Anselm of Canterbury
Middle Ages

Archbishop of Canterbury, author of Proslogion and Why God Human? and forerunner of medieval scholasticism.

Canterbury Cathedral

An Italian who became a monk in Normandy, Anselm became Archbishop of Canterbury in 1098. In this position Anselm clashed with English monarchs over the proper authority of church and state. As a forerunner of scholasticism, Anselm's primary importance for the history of theology is his emphasis on the use of reason to understand revealed truth. Anselm did not aspire to prove articles of belief through the use of the understanding but rather to use reason to understand what he had already accepted by faith. Faith seeking understanding was a leading concept in Anselm's theology.
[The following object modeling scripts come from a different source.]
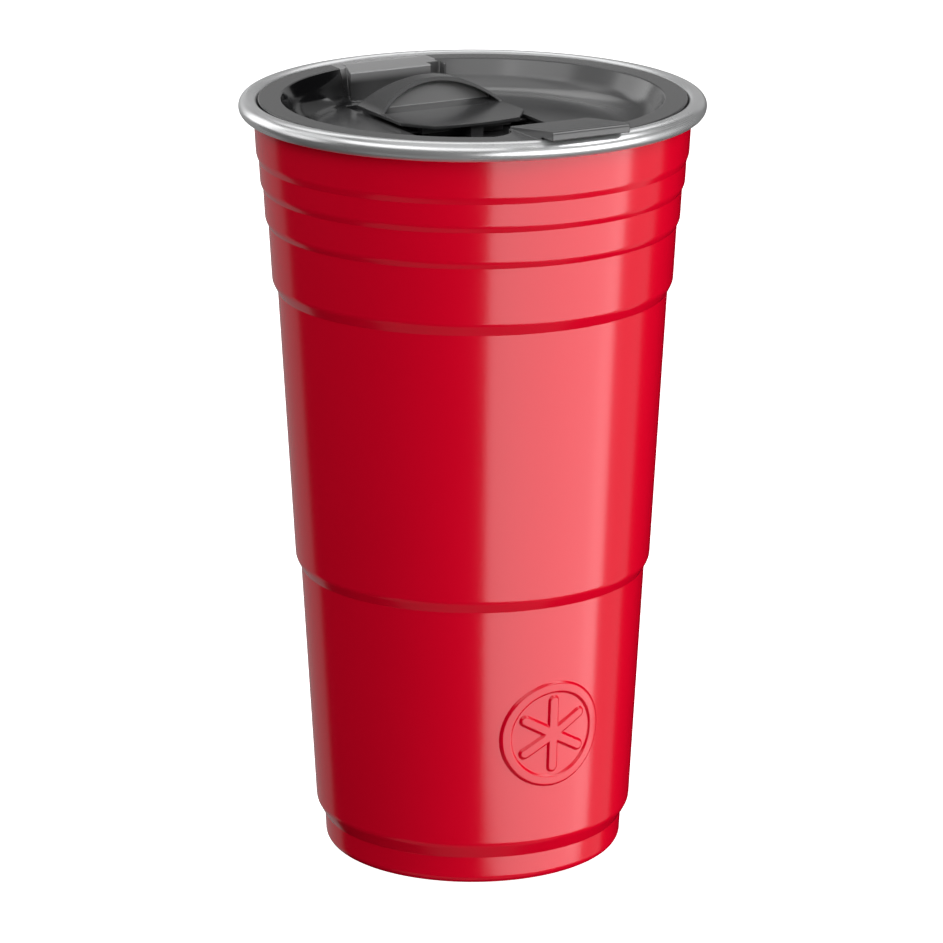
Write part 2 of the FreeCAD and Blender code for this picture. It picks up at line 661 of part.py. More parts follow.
def arch(half, rise, foot):
    """Segment of a circle on a low block that reaches down into the plate."""
    radius = f"(({half})^2 + ({rise})^2) / (2 * ({rise}))"
    return [
        (f"-({half})", f"({foot}) - plate_edge"),
        (half, f"({foot}) - plate_edge"),
        (half, foot),
        ("0", f"{foot} + ({rise})", radius, 1),
        (f"-({half})", foot, radius, 1),
    ]


def make_slider():
    """Closure with a thumb hump, a guided keel and a rib in front of the keel."""
    body = new_body("slider_block")
    corner = f"{plate_half} - recess_corner_side"
    front = "-(plate_front) + plate_front_bow"
    bow = f"(({corner})^2 + plate_front_bow^2) / (2 * plate_front_bow)"
    pad(body, "plate", "XY_Plane", [[
        (f"-({plate_half})", "plate_back"),
        (f"-({plate_half})", plate_side_end),
        (f"-({corner})", front),
        ("0", "-(plate_front)", bow, 1),
        (corner, front, bow, 1),
        (plate_half, plate_side_end),
        (plate_half, "plate_back"),
    ]], "plate_edge", plate_under)
    pad(body, "hump", "XZ_Plane", [arch(plate_half, "thumb_height", plate_top)],
        "plate_back - thumb_face", "-(plate_back)")
    clear = f"{thumb_top} + thumb_height"
    pocket(body, "hump_front", "YZ_Plane", [[
        ("thumb_face", plate_top),
        ("thumb_face + thumb_lean * 2", clear),
        ("thumb_face - plate_edge", clear),
        ("thumb_face - plate_edge", plate_top),
    ]], f"({plate_half}) * 2 + plate_edge", both_ways=True)
    pocket(body, "hump_back", "YZ_Plane", [[
        ("plate_back", plate_top),
        ("plate_back + plate_edge", plate_top),
        ("plate_back + plate_edge", clear),
        ("plate_back - thumb_back_lean * 2", clear),
    ]], f"({plate_half}) * 2 + plate_edge", both_ways=True)
    pad(body, "keel", "XY_Plane", [
        rectangle(f"-({keel_half})", keel_half, "keel_front", keel_tail),
    ], f"{plate_under} - ({keel_under})", keel_under)
    rib_half = "recess_half + rail_depth - slide_gap"
    pad(body, "guide_ribs", "XY_Plane", [
        rectangle(f"-({rib_half})", rib_half, plate_side_end, keel_tail),
    ], "rail_rib", keel_under)
    pad(body, "front_rib", "XY_Plane", [
        rectangle("-(post_half)", "post_half", "-(post_reach)", "keel_front"),
    ], f"{plate_under} - ({trough_floor}) - slide_gap", f"{trough_floor} + slide_gap")
    tool = new_body("thumb_arch")
    pad(tool, "thumb_arch_block", "XZ_Plane",
        [arch(f"{plate_half} - thumb_rim", "thumb_height - thumb_rim", plate_top)],
        "plate_back", "-(plate_back)")
    slab = new_body("thumb_slab")
    pad(slab, "thumb_slab_block", "YZ_Plane", [[
        ("thumb_face - plate_edge", plate_top),
        ("thumb_face", plate_top),
        ("thumb_face + thumb_lean", f"{plate_top} + thumb_step"),
        ("thumb_face + thumb_lean + thumb_sink", thumb_top),
        ("thumb_face - plate_edge", thumb_top),
    ]], f"({plate_half}) * 2", both_ways=True)
    hollow = doc.addObject("Part::MultiCommon", "thumb_hollow")
    hollow.Shapes = [tool, slab]
    slider = doc.addObject("Part::Cut", "slider")
    slider.Label = "slider"
    slider.Base = body
    slider.Tool = hollow
    doc.recompute()
    return slider


def make_slider_pad():
    """Soft pad under the keel that closes the drinking hole."""
    body = new_body("slider_seal")
    pad(body, "seal_pad", "XY_Plane", [
        rectangle("-(pad_half)", "pad_half", "keel_front + slide_gap", "keel_front + pad_length"),
    ], "pad_height", f"{trough_floor} + seal_gap")
    return body


pieces = {
    "outer_shell": make_outer_shell(),
    "inner_liner": make_inner_liner(),
    "base_plate": make_base_plate(),
    "vacuum_seal": make_vacuum_seal(),
    "getter_pad": make_getter(),
    "lid_body": make_lid_body(),
    "lid_gasket": make_gasket(),
    "slider": make_slider(),
    "slider_seal": make_slider_pad(),
}
doc.recompute()

for item in doc.Objects:
    assert "Invalid" not in item.State and "Error" not in item.State, item.Name + " failed"
for name, piece in pieces.items():
    shape = piece.Shape
    assert not shape.isNull() and shape.isValid(), name + " has no valid shape"
    print(f"{name}: {len(shape.Solids)} solid, {shape.Volume / 1000:.2f} cm3, {shape.BoundBox}")
print(f"rim top {size(rim_top):.2f}, rim radius {size(rim_reach_radius):.2f}")

os.makedirs("parts", exist_ok=True)
for name, piece in pieces.items():
    piece.Shape.exportStep(f"parts/{name}.step")
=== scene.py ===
import math
import bmesh
import bpy
from mathutils import Matrix, Vector


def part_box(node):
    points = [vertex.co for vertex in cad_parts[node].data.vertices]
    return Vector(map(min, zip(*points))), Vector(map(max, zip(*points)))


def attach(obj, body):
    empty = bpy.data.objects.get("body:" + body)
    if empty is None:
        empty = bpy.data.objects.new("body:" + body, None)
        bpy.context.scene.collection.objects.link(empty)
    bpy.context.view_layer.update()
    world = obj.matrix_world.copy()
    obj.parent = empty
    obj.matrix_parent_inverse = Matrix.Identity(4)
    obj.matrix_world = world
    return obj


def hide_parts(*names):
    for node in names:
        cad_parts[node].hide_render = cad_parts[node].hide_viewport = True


# Insulated party tumbler with its lid on and the slider pulled open.
# Lengths in the dictionaries are millimetres; the scene itself is in metres.

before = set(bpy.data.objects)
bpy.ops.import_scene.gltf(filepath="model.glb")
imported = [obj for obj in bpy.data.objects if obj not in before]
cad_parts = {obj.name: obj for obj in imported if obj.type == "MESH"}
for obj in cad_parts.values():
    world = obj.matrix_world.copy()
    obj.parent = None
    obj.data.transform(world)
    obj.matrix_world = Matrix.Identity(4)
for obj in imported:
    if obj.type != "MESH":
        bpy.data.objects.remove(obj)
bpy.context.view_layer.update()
mm = 0.001
over = 1.0    # how far a cutting tool reaches past what it cuts


def across(node):  # lowest and highest corner of a CAD node, in millimetres
    low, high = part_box(node)
    return low / mm, high / mm


rimTop = across("inner_liner")[1].z       # top of the rolled rim
rimRadius = across("inner_liner")[1].x    # its outermost reach
shellTop = across("outer_shell")[1].z     # upper edge of the red shell
linerUnder = across("inner_liner")[0].z   # underside of the inside floor
lidRadius = across("lid_body")[1].x       # outer edge of the lid's border
plugFoot = across("lid_body")[0].z        # lower edge of the wall that goes into the mouth
tabFront = -across("lid_body")[0].y       # outer end of the pull tab
tabTop = across("lid_body")[1].z
slideHalf = across("slider")[1].x         # how far the slider's guide ribs reach sideways


# Camera, as the photograph was taken

cameraView = {
    "turn": 28.5,        # degrees from the drinking side round to the camera
    "away": 1048.7,      # level distance to the cup's axis
    "height": 393.2,
    "pitch": 16.29,      # degrees below the horizon
    "lens": 184.6,
    "sensor": 36.0,
    "centreX": 472.62,   # where the camera's axis meets the picture, in pixels
    "centreY": 471.5,
    "picture": 943,
    "clip": (0.05, 50.0),    # nearest and farthest that it sees, in metres
}


def makeCamera():
    view = cameraView
    turn = math.radians(view["turn"])
    data = bpy.data.cameras.new("camera")
    data.sensor_width = view["sensor"]
    data.lens = view["lens"]
    data.shift_x = (view["picture"] / 2 - view["centreX"]) / view["picture"]
    data.shift_y = (view["centreY"] - view["picture"] / 2) / view["picture"]
    data.clip_start, data.clip_end = view["clip"]
    camera = bpy.data.objects.new("camera", data)
    camera.location = (
        -view["away"] * math.sin(turn) * mm,
        -view["away"] * math.cos(turn) * mm,
        view["height"] * mm,
    )
    camera.rotation_euler = (math.radians(90 - view["pitch"]), 0, -turn)
    bpy.context.scene.collection.objects.link(camera)
    bpy.context.scene.camera = camera
    print("camera set")


# Shader maths: a wrapped socket, so that sums of nodes read as Python

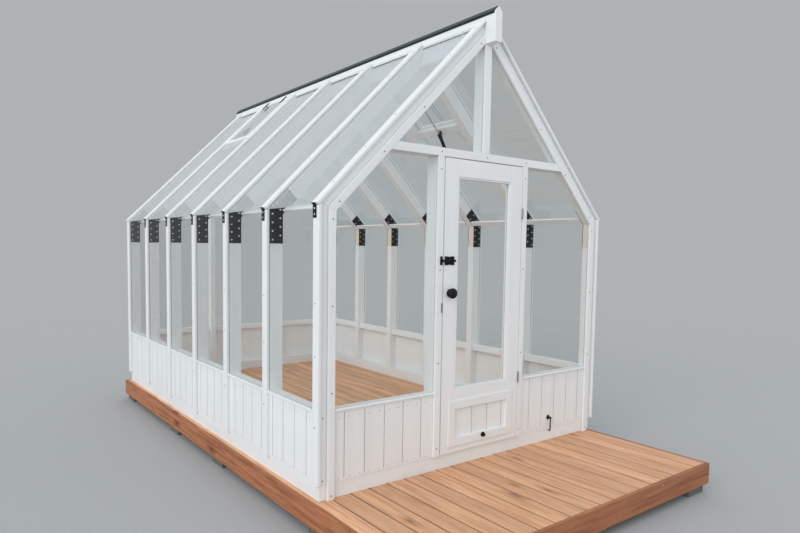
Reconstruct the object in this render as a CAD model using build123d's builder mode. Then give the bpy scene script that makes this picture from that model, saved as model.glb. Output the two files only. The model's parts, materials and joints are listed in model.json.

In his Proslogion Anselm advanced the argument that God must indeed exist because God is a being greater than which cannot be thought. Such a being must then, he argued, have the property of existence. In his treatise Why God Human? Anselm maintained that crimes are evaluated according to the nature of the offense and with reference to those against whom they have been committed. In the case of human sin against God, Anselm maintained that it would require a human being to compensate for sins committed by humans, but that such a human being must also be divine in stature in order to atone for the offense of having committed such sins against God. Christ was therefore in his view necessarily human and divine. In both of these cases Anselm in typical Augustinian fashion employs reason to elucidate truths already believed.